3. Ein dritter, aktueller Ansatz leistet eine historische Analyse der Konnotation von Technik und Männlichkeit und geht damit weiter als die bereits erwähnten, eher ahistorischen Theorien. Der Ausschluss der Frauen aus der Technik wird als Konsequenz verschiedener Veränderungen während der industriellen Revolution gesehen. Die Trennung der öffentlichen von der privaten Sphäre, die eine geschlechtsspezifische Arbeitsteilung mit sich brachte, stellt eine der wesentlichsten Veränderungen dar. Die Technikfähigkeit wurde dadurch Bestandteil der männlichen Identität - Frauen hingegen wollten gar nicht technisch versiert sein, da dies nicht zu ihrer Identität passte. Gemäss dieser Theorie konsolidierte die Wirtschaftsordnung des Kapitalismus die Machtunterschiede zwischen den Geschlechtern - es wird jedoch diskutiert, ob das Patriarchat bereits vor dem Aufkommen des Kapitalismus bestanden habe oder nicht.

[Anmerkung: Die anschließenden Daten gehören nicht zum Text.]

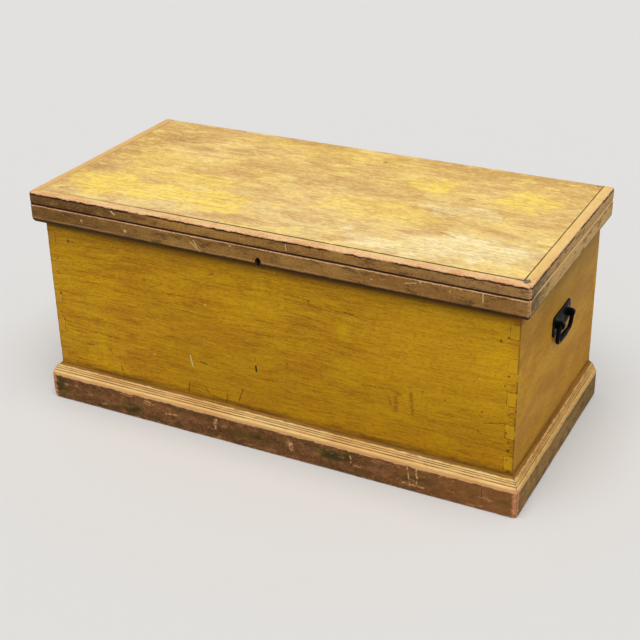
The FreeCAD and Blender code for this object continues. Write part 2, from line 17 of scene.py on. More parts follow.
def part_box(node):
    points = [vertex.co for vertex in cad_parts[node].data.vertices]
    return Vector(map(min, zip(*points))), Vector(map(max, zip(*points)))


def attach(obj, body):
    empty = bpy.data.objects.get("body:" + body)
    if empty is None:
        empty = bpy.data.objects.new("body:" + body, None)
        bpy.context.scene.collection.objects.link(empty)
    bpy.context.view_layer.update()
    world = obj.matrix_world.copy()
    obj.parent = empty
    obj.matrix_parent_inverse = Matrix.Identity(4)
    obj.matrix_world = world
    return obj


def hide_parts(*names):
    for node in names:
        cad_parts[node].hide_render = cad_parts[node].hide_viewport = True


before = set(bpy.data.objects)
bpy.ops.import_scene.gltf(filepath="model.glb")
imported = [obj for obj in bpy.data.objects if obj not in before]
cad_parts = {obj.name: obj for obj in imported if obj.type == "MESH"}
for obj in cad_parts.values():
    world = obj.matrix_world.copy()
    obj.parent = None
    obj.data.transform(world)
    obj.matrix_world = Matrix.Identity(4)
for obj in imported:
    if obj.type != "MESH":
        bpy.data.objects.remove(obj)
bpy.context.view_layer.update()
print(len(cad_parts), "nodes loaded")

# %% [markdown]
# The places that the dressing needs are read off the CAD pieces, so they can't drift apart.
# The shader formulas work in millimetres, because the marks on the chest were measured so,
# and end_x, front_y and back_y are the carcass's faces in that unit.

# %% Read the chest's main places
mm = 0.001
plinth_low, plinth_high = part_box("plinth_front")
strip_low, strip_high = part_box("strip_front")
edge_low, edge_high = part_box("lid_edge_front")
carcass_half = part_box("front_board")[1].x
carcass_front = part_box("front_board")[0].y
carcass_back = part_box("back_board")[1].y
board_thickness = carcass_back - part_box("back_board")[0].y
lid_top = edge_high.z
lid_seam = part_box("lid_board_front")[1].y
end_x, front_y, back_y = carcass_half / mm, carcass_front / mm, carcass_back / mm
print("the carcass is", round(2 * end_x), "mm long and", round(back_y - front_y), "mm deep")

# %% [markdown]
# Node trees are written as ordinary sums. A Signal wraps one socket and knows the tree that
# it belongs to, so adding two Signals adds a Math node. Python asks the right-hand side when
# the left one is a plain number, so each sum has a reflected form too.

# %% Write sums of sockets
def sum_with(operation, reflected=False):
    """A method of Signal that adds one Math node for an operator."""
    def method(self, other):
        pair = (other, self) if reflected else (self, other)
        return self.graph.math(operation, *pair)
    return method


class Signal:
    """One socket of a node tree that can be used in sums."""

    def __init__(self, graph, socket):
        self.graph = graph
        self.socket = socket

    __add__, __radd__ = sum_with("ADD"), sum_with("ADD", True)
    __sub__, __rsub__ = sum_with("SUBTRACT"), sum_with("SUBTRACT", True)
    __mul__, __rmul__ = sum_with("MULTIPLY"), sum_with("MULTIPLY", True)
    __truediv__, __rtruediv__ = sum_with("DIVIDE"), sum_with("DIVIDE", True)

    def __neg__(self):
        return self * -1.0

    def __abs__(self):
        return self.graph.math("ABSOLUTE", self)


print("a Signal knows", sum(name.endswith("__") for name in vars(Signal)), "special names")

# %% [markdown]
# A Graph fills a node tree by calls. Its node method makes any node from its type, its
# settings and what its sockets hold; the other methods are short names for what recurs. The
# same class serves the materials, the world and the Geometry Nodes trees.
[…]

An diesem Ansatz wird bemängelt, dass er ungenügende Definitionen (Mann, Technik) liefert und oft dieselben Begriffe unterschiedlich verwendet. Ausserdem stellt sich die Frage, ob sich die Technik wirklich verändern würde, wenn mehr Frauen in sie involviert wären - denn nicht jeder Mann als solcher "macht" männliche Technik, sondern das ganze Gesellschaftssystem, das Patriarchat, bringt solche hervor.

Neue Perspektiven

Ironischerweise schuf gerade eine Technologie ein neues, völlig andersartiges Medium, das auch für die theoretischen Konzepte von Feministinnen neue Perspektiven auftut: das Internet. Es zeigt eine mögliche Strategie im Umgang mit der männlichen Kodierung von Technik auf. Auch das Internet wurde von Männern entwickelt - in einer der "männlichsten" Institution überhaupt, nämlich im Militär. Das amerikanische Verteidigungsministerium richtete ein Netzwerk ein (vergleiche Artikel "Internet - Geschichte einer Computerrevolution"), das den Ausfall einiger seiner Systeme aushalten konnte, ohne selbst zusammenzubrechen. Das heisst, ein Netzwerk, das auch einen atomaren Anschlag überstehen könnte. Aus diesem sogenannten "Arpanet" wurde das Internet, dessen Ausbreitung sich vom US-Militär bald nicht mehr kontrollieren liess.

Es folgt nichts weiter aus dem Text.